Exactly the lines from the one containing "shape.faces.new(rows[-1])" through the one containing "bpy.data.objects.remove(obj)" must be returned; include both ends and nothing else.

(Items from a data source)
================================

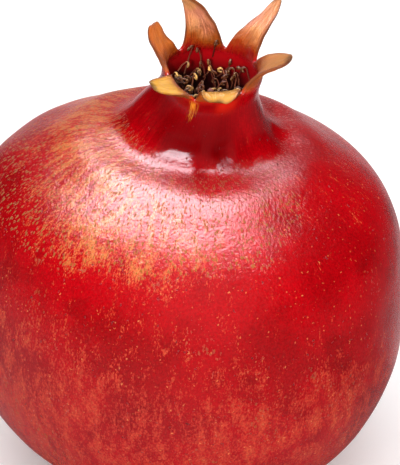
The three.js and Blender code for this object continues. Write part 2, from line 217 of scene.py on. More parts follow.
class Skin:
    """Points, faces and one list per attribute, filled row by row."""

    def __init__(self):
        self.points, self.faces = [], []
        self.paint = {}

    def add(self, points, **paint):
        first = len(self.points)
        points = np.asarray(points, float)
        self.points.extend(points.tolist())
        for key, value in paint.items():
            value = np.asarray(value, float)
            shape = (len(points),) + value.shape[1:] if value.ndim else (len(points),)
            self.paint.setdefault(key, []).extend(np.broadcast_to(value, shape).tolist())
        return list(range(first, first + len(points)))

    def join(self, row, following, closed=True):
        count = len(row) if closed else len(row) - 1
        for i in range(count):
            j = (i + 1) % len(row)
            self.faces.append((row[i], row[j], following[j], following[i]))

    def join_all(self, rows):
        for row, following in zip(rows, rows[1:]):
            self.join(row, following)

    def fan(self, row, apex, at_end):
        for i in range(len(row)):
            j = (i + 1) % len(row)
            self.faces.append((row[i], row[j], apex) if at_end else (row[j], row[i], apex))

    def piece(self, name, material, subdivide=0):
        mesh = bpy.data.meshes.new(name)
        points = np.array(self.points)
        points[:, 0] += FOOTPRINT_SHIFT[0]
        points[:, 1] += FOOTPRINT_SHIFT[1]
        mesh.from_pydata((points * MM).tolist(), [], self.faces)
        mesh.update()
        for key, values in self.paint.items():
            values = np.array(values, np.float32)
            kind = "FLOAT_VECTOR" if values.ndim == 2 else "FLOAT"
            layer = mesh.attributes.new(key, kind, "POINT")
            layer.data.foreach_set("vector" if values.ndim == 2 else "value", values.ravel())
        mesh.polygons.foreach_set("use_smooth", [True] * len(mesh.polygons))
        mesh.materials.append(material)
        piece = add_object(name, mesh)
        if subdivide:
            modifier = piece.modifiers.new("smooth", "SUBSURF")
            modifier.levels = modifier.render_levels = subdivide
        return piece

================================

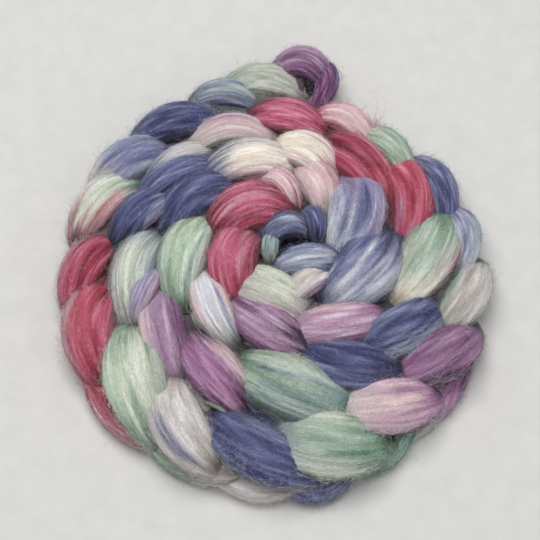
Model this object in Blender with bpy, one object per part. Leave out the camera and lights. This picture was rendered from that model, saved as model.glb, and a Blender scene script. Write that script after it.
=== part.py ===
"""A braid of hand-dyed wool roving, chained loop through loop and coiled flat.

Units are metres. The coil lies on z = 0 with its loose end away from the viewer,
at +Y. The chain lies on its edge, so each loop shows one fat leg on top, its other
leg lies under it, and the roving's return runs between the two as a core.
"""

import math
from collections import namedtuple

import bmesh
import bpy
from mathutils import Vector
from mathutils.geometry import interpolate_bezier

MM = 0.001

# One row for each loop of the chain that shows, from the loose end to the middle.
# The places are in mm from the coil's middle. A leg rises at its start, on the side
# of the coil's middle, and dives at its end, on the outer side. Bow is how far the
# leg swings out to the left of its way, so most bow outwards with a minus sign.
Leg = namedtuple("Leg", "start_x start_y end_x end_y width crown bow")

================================

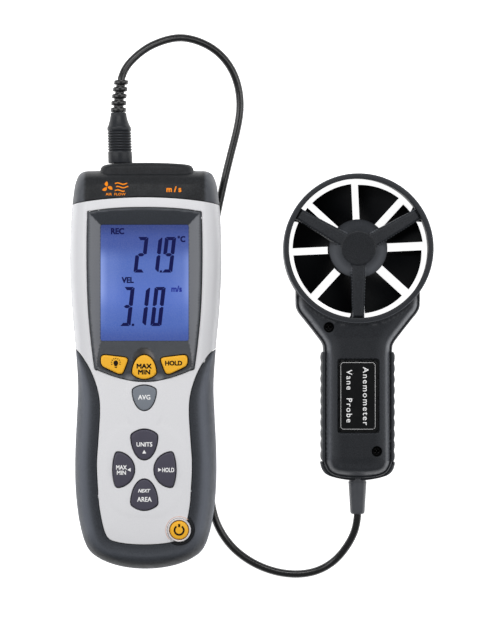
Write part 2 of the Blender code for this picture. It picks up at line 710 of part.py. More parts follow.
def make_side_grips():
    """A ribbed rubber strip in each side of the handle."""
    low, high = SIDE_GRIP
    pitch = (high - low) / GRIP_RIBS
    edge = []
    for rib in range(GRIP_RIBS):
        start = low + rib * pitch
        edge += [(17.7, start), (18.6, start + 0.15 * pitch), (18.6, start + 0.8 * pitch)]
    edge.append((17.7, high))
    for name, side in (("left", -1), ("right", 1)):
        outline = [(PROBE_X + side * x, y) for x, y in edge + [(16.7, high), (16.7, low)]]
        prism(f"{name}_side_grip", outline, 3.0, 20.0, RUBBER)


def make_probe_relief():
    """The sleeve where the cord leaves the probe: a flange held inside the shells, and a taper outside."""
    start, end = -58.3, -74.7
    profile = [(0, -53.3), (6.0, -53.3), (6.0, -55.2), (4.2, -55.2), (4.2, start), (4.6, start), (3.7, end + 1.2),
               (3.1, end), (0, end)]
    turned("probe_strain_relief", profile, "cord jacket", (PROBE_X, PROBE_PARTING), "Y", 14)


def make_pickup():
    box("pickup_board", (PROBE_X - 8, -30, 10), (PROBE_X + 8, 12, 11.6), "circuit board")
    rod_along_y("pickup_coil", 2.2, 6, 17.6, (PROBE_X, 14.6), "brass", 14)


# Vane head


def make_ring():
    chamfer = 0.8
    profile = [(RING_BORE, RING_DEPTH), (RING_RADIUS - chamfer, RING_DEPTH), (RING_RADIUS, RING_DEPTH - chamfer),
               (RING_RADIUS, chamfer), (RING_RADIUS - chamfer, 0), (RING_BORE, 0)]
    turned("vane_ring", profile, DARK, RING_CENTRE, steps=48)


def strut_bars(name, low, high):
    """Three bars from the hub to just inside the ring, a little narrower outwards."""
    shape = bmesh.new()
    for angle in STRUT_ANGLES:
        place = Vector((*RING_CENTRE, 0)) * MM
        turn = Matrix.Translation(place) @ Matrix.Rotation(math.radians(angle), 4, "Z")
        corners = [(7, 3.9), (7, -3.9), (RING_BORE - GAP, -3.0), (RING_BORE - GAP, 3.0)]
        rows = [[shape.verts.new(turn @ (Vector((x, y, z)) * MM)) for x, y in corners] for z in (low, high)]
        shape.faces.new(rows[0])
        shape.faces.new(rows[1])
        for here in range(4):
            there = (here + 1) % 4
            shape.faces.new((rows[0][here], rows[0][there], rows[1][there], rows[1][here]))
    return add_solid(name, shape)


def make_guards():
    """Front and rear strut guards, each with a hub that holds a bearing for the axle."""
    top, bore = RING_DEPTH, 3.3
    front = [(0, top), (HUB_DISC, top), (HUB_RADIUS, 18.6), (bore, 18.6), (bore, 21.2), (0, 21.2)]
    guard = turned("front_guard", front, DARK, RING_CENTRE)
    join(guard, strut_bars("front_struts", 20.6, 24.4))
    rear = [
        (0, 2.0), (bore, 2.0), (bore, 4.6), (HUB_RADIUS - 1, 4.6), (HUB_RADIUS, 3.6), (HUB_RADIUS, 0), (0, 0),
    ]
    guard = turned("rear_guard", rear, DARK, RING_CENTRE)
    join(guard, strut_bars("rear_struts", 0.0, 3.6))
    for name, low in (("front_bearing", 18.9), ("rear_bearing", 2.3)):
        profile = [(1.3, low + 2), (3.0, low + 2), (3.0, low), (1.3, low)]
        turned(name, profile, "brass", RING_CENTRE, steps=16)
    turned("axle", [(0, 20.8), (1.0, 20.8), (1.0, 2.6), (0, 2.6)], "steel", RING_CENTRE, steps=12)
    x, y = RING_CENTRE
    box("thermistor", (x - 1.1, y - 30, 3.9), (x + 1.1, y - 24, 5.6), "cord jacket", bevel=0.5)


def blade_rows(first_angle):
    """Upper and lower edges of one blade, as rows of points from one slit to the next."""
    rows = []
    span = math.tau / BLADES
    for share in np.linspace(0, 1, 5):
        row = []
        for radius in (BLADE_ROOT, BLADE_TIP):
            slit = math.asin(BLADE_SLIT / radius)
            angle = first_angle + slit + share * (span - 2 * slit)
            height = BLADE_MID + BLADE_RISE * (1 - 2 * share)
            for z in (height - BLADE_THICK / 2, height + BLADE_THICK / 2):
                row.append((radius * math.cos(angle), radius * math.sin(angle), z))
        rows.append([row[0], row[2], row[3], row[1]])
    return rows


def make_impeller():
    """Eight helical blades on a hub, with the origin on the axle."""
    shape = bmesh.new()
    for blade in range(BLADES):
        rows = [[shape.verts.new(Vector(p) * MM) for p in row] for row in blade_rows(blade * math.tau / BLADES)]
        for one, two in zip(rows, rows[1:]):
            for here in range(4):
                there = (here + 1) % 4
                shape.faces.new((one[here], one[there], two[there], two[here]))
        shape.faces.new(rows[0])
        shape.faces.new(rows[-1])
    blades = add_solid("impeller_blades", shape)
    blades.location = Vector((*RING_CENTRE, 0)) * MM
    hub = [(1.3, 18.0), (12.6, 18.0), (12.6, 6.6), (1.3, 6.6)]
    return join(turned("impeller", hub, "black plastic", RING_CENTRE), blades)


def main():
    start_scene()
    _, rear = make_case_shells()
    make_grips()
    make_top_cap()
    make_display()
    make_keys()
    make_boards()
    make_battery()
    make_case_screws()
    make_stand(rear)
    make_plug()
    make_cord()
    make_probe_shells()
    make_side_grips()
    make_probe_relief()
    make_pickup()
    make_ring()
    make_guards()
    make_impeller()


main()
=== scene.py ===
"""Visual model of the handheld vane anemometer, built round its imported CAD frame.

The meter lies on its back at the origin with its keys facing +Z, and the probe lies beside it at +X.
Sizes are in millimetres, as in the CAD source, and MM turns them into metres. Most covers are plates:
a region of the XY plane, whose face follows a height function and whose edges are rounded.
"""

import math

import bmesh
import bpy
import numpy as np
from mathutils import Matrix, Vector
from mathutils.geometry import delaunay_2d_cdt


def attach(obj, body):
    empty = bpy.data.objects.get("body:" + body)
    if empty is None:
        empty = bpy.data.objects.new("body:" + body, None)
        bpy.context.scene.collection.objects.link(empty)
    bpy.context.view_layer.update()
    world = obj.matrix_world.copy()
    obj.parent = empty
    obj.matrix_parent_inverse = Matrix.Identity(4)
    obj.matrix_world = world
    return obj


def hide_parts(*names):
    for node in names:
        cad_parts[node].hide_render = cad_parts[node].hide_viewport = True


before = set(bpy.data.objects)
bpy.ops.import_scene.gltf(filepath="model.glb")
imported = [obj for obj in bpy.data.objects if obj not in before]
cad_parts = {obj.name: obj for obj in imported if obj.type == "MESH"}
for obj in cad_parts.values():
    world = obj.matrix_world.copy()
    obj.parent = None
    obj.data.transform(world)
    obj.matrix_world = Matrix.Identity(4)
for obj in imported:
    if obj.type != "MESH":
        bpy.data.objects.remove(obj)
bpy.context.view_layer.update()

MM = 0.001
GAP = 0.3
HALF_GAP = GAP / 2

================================

> **In response**:
        shape.faces.new(rows[-1])
    blades = add_solid("impeller_blades", shape)
    blades.location = Vector((*RING_CENTRE, 0)) * MM
    hub = [(1.3, 18.0), (12.6, 18.0), (12.6, 6.6), (1.3, 6.6)]
    return join(turned("impeller", hub, "black plastic", RING_CENTRE), blades)


def main():
    start_scene()
    _, rear = make_case_shells()
    make_grips()
    make_top_cap()
    make_display()
    make_keys()
    make_boards()
    make_battery()
    make_case_screws()
    make_stand(rear)
    make_plug()
    make_cord()
    make_probe_shells()
    make_side_grips()
    make_probe_relief()
    make_pickup()
    make_ring()
    make_guards()
    make_impeller()


main()
=== scene.py ===
"""Visual model of the handheld vane anemometer, built round its imported CAD frame.

The meter lies on its back at the origin with its keys facing +Z, and the probe lies beside it at +X.
Sizes are in millimetres, as in the CAD source, and MM turns them into metres. Most covers are plates:
a region of the XY plane, whose face follows a height function and whose edges are rounded.
"""

import math

import bmesh
import bpy
import numpy as np
from mathutils import Matrix, Vector
from mathutils.geometry import delaunay_2d_cdt


def attach(obj, body):
    empty = bpy.data.objects.get("body:" + body)
    if empty is None:
        empty = bpy.data.objects.new("body:" + body, None)
        bpy.context.scene.collection.objects.link(empty)
    bpy.context.view_layer.update()
    world = obj.matrix_world.copy()
    obj.parent = empty
    obj.matrix_parent_inverse = Matrix.Identity(4)
    obj.matrix_world = world
    return obj


def hide_parts(*names):
    for node in names:
        cad_parts[node].hide_render = cad_parts[node].hide_viewport = True


before = set(bpy.data.objects)
bpy.ops.import_scene.gltf(filepath="model.glb")
imported = [obj for obj in bpy.data.objects if obj not in before]
cad_parts = {obj.name: obj for obj in imported if obj.type == "MESH"}
for obj in cad_parts.values():
    world = obj.matrix_world.copy()
    obj.parent = None
    obj.data.transform(world)
    obj.matrix_world = Matrix.Identity(4)
for obj in imported:
    if obj.type != "MESH":
        bpy.data.objects.remove(obj)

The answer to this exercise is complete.